All these questions have been discussed in the church from the beginning. We still must ask them and give the most adequate answers we can. Our four Gospels were written as proclamations of the new faith. They sought to interpret the meaning of what God had done in Jesus. When the Christians spoke of him as the Son of God, and, in the Fourth Gospel, as God’s only begotten Son, they were moving toward the idea of God which was later formalized in the doctrine of God as Father, Son, and Sprit, the Holy Trinity. They thought of Jesus’ sonship to God as the earthly expression of the divine relationship which has its source in God himself.

It was not easy to express clearly the meaning of God’s relationship to Jesus. For seven centuries the church worked on the doctrine of the “two natures of Christ,” the divine and the human, and how they were united in the one person. They were trying to do justice to their Christian experience of what Jesus had brought into life. He had shown the saving power of God. He had given men a new understanding of God’s mercy. And he had given signs of extraordinary power in the miracles. Yet he had lived as other men. He prayed to his Father in heaven. He was saddened by what he found in men’s hearts. People did not always respond to his message. He was opposed by the self-righteous and privileged. He died a cruel death. His divinity did not set aside his humanity, but was conformed to his humanity. That is the central truth which all the doctrines about the incarnation tried to express.

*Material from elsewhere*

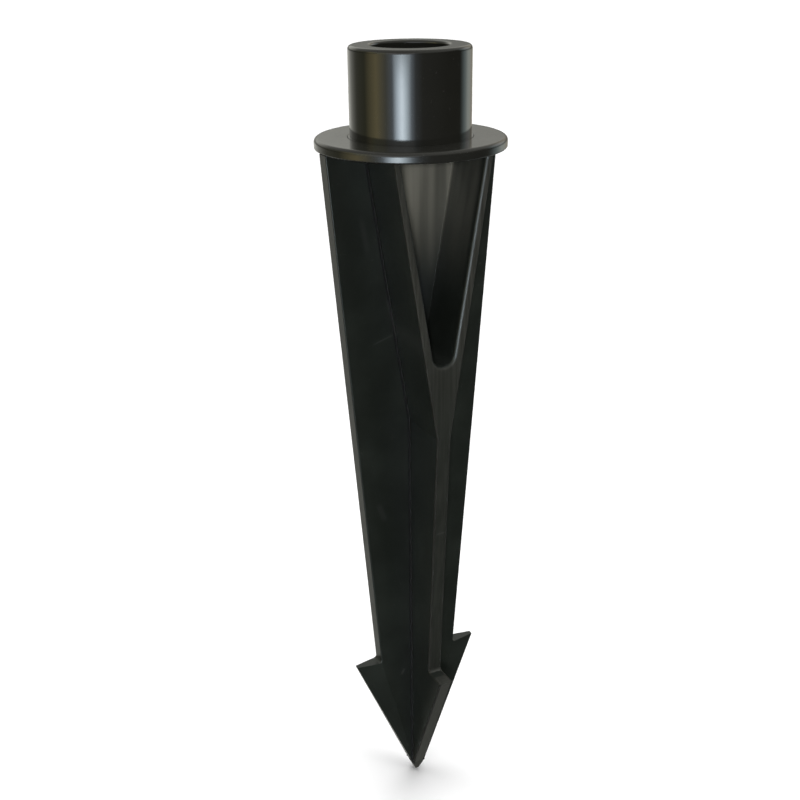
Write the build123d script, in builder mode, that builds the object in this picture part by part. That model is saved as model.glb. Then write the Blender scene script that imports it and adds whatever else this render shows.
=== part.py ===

The history of Christian thought about the incarnation is full of fascinating and, we must admit, sometimes fanciful speculations. Pope Leo, in a famous letter, thought of Jesus as exhibiting two separate and parallel kinds of action. When he worked miracles, this was his divine nature. When he was tired, or hungry, or wept, this was the human nature.

Later, Christians took a clue from Paul’s letter to the Philippians, the second chapter, in which he speaks of Jesus as being equal to God and then “humbling himself and taking upon himself the form of a servant.” Perhaps in the incarnation some of the divine attributes were “laid aside” for the time being by the Son.

The Underlying Truth

We do not need to develop these special theories here. They are all trying to point to the truth which underlies everything in our Christian faith, that in Jesus God was making his saving power and truth known to us in such a way that our humanity became renewed through the presence and power of the divine.

The crucial question about the incarnation which each of us must answer for himself is the: What is it in Jesus that makes us believe in him as the Son of God who brings salvation to us? Here are three truths which lie at the center of our faith.

First, we say God was incarnate in Jesus because in Jesus’ life the love of God was made manifest, and God is love.

The Fourth Gospel says that God “so loved the world that he gave his only Son.” We know God through what he has done. We cannot know him directly. He is the Lord and Creator of all things. His infinite majesty is beyond our conceiving. But there is something we can know of God—that is his spirit, his concern for his creation, his love. And that love was given a human expression in the way Jesus lived, taught, gave himself to those in need, and died asking God to forgive those who rejected him. “Greater love has no man than this, that a man lay down his life for his friends.” This we can begin to understand in our human experience. In Jesus God showed us that it is the truth in his own heart.

The incarnation, then, was the expression of God’s spirit in the self-giving love, the moral rigor, the bearing of burdens, the vicarious sacrifice which we see in Jesus.

Second, in making himself known to us in Jesus God did not set aside our humanity but used it as the very means of revealing himself to us. We should be careful not to make of the incarnation a magical event which sets Jesus apart from us as a different kind of being. He could not be the savior of our humanity if he did not share it.

It is the Christian insistence that Jesus was fully man which makes the Christian faith in the incarnation different from other religions which have had somewhat similar doctrines. There are many incarnations in the traditions of the religions of the world. There are many gods who take human form and live on earth. Some of them die and rise again in a way not wholly different from the Christian story of the resurrection. But what is distinctive in the Christian faith is the assertion that Jesus, the incarnate Lord, was fully human. He tasted the sorrow and the joy of our human lot. He did not separate himself from sinners, but bore in his own heart the suffering and anguish of man’s cruelty and wrong. We see in the incarnation a supreme act of divine condescension for our sakes. God conformed himself to our humanity

God Comes to Us

Finally, through the incarnation salvation was offered to us and to all men. The way was opened to the restoration of human life to its right relationship to God. The incarnation is God’s victory over the estrangement of sin. It is God crossing over to us where we have exiled ourselves by our lovelessness. The faith in the incarnation is therefore a joyful and triumphant faith. In Jesus we see what our humanity is really intended to be. We see what a life of love, of forgiveness, of trust in God means. We begin to see what God intends for his people. And we can begin to respond to the new way of life.

We should not think of the incarnation as something God did only at the beginning of Jesus’ life, which automatically set in motion all the things Jesus said and did. The incarnation was the whole action of God in Jesus. God was making himself incarnate throughout the life, the death, and the resurrection of his Son.

To live with faith and love as those who believe in Jesus Christ, then, is to express the spirit of the incarnation in our actions. Jesus the Lord is served wherever we remember him in acts of love. “As you did it to one of the least of these my brethren, you did it to me,” he said. Believing in the incarnation has practical consequences. It is to believe that God loves and redeems all of life. We can share in his work and adore his glory as it is reflected in the face of Jesus Christ, our Lord.